PROBLEM —
Reproduce only the lines of the material below that start at the line containing "Model this object" and stop at the line containing "the +Y side.". Keep both end lines.

■ ■ ■ ■

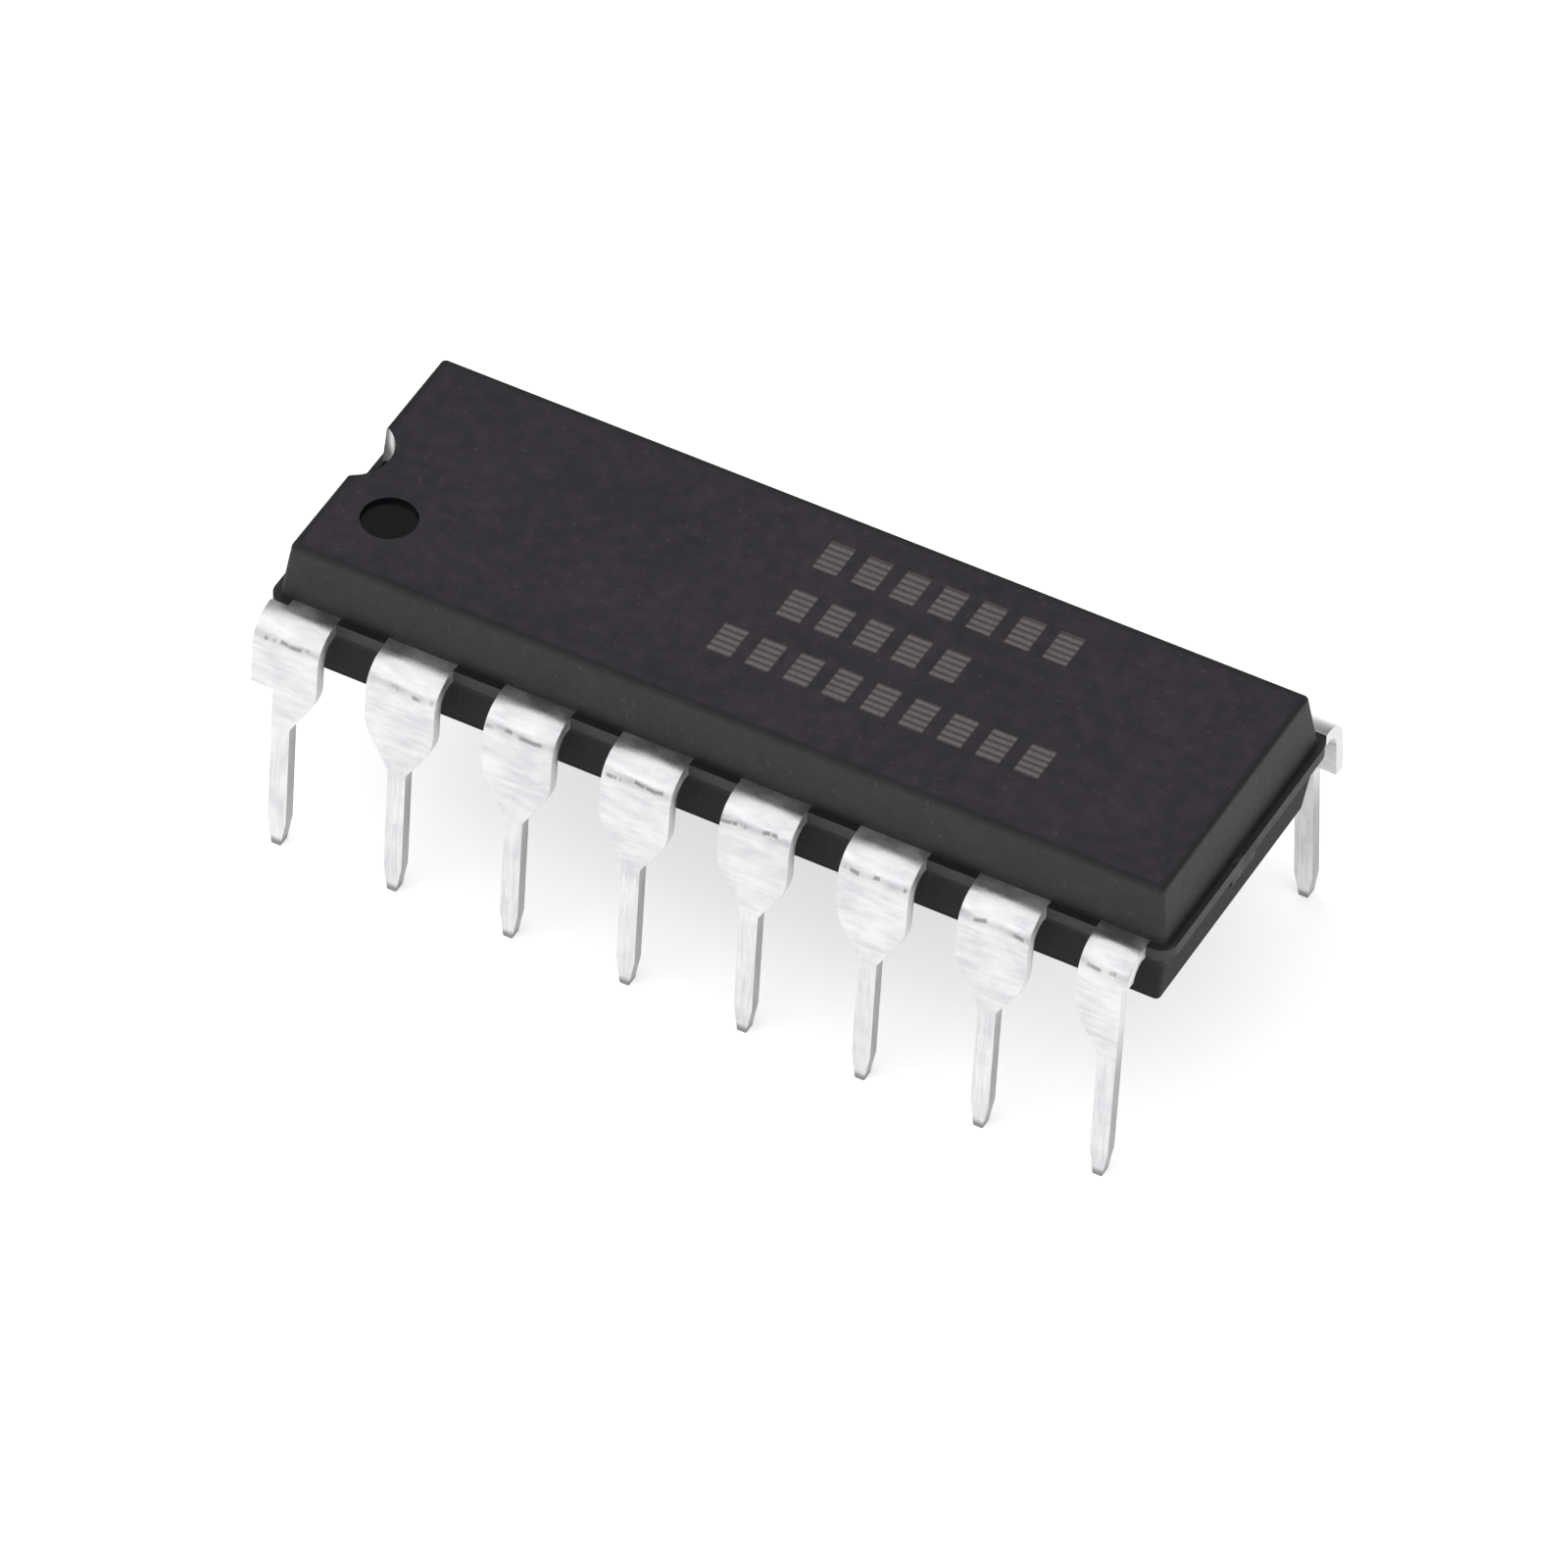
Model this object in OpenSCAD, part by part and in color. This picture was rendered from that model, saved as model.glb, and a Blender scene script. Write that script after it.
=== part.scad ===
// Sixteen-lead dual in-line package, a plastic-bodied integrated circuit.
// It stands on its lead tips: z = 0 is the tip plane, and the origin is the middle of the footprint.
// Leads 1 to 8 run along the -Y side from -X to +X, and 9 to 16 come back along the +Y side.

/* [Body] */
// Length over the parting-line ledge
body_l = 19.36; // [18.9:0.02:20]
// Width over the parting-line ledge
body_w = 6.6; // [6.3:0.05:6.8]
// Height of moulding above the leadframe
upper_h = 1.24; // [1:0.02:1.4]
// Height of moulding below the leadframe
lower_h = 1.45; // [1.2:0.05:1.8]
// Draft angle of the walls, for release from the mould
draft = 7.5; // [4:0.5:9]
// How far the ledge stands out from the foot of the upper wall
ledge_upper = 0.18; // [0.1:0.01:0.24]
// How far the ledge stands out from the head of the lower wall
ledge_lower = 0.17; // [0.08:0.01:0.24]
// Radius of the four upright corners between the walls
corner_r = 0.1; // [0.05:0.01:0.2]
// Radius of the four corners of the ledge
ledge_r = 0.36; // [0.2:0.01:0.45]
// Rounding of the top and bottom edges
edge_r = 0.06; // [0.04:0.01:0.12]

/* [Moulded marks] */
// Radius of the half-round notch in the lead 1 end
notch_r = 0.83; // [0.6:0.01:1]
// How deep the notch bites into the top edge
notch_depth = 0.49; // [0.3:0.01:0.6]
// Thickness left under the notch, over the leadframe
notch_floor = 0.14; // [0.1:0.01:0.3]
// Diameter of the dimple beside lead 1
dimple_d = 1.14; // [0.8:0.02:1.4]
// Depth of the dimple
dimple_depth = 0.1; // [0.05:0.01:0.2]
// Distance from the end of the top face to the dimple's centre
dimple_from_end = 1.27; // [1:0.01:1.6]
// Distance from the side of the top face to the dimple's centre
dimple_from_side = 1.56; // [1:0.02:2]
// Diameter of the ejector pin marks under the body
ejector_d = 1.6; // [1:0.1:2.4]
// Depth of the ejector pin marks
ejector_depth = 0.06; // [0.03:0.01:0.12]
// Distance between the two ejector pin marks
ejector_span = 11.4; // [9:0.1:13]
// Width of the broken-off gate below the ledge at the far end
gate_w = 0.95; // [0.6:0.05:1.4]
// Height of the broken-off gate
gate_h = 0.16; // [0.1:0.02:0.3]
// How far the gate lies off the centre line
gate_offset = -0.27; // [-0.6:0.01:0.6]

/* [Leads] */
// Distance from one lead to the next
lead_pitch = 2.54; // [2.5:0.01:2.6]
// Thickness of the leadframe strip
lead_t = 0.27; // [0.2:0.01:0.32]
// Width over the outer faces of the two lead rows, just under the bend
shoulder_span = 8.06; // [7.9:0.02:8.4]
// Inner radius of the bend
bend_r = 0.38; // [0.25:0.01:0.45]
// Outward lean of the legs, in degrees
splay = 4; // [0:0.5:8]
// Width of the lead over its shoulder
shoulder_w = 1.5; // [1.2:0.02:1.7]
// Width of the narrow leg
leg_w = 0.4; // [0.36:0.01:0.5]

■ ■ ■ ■

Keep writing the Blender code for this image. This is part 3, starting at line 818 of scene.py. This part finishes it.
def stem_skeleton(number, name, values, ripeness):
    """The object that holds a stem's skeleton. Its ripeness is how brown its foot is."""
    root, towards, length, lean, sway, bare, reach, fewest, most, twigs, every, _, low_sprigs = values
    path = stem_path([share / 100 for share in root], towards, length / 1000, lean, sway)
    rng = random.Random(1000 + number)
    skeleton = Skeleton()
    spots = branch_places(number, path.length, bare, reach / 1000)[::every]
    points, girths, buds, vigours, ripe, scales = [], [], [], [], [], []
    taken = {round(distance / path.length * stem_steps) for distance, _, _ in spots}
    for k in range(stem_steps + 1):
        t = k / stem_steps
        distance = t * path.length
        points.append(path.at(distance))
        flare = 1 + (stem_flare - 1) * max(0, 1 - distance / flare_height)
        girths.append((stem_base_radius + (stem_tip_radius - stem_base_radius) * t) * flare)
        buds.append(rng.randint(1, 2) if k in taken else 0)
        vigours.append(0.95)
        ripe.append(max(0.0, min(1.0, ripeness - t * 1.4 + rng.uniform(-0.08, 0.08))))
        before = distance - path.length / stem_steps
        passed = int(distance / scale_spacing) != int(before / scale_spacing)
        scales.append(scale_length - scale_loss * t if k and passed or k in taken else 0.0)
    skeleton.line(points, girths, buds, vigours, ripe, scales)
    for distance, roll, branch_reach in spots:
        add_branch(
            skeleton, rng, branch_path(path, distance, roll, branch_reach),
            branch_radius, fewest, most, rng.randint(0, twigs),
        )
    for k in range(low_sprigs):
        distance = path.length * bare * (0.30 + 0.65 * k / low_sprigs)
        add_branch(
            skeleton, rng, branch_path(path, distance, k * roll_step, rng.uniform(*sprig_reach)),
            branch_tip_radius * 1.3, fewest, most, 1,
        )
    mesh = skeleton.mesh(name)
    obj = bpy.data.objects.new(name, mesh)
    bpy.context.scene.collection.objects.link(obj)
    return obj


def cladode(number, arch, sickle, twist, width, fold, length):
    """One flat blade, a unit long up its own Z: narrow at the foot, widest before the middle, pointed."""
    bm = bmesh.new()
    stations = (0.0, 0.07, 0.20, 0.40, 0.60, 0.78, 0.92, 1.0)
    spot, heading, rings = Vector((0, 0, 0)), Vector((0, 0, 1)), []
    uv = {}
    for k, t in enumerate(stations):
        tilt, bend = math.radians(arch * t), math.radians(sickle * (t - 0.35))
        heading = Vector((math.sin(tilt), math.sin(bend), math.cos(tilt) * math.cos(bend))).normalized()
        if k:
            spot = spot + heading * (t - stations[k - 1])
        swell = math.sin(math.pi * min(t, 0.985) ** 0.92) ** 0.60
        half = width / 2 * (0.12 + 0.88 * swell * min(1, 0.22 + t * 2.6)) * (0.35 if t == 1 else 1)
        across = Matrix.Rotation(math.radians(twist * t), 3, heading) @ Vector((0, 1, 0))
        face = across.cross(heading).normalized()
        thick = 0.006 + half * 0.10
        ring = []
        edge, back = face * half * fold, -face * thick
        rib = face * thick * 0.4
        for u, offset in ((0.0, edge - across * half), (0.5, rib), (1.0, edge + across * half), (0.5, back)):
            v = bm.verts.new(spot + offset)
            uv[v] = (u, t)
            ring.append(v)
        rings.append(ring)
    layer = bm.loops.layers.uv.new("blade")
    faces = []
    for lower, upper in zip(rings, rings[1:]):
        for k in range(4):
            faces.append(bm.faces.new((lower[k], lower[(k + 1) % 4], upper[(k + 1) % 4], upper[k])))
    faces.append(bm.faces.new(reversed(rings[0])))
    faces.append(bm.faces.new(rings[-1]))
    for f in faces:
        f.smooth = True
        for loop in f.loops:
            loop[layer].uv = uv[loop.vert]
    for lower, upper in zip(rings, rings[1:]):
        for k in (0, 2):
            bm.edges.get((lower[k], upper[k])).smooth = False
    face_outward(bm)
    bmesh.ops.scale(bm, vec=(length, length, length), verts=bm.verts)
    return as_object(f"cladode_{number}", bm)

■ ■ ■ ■

RIGHT ANSWER —
Model this object in OpenSCAD, part by part and in color. This picture was rendered from that model, saved as model.glb, and a Blender scene script. Write that script after it.
=== part.scad ===
// Sixteen-lead dual in-line package, a plastic-bodied integrated circuit.
// It stands on its lead tips: z = 0 is the tip plane, and the origin is the middle of the footprint.
// Leads 1 to 8 run along the -Y side from -X to +X, and 9 to 16 come back along the +Y side.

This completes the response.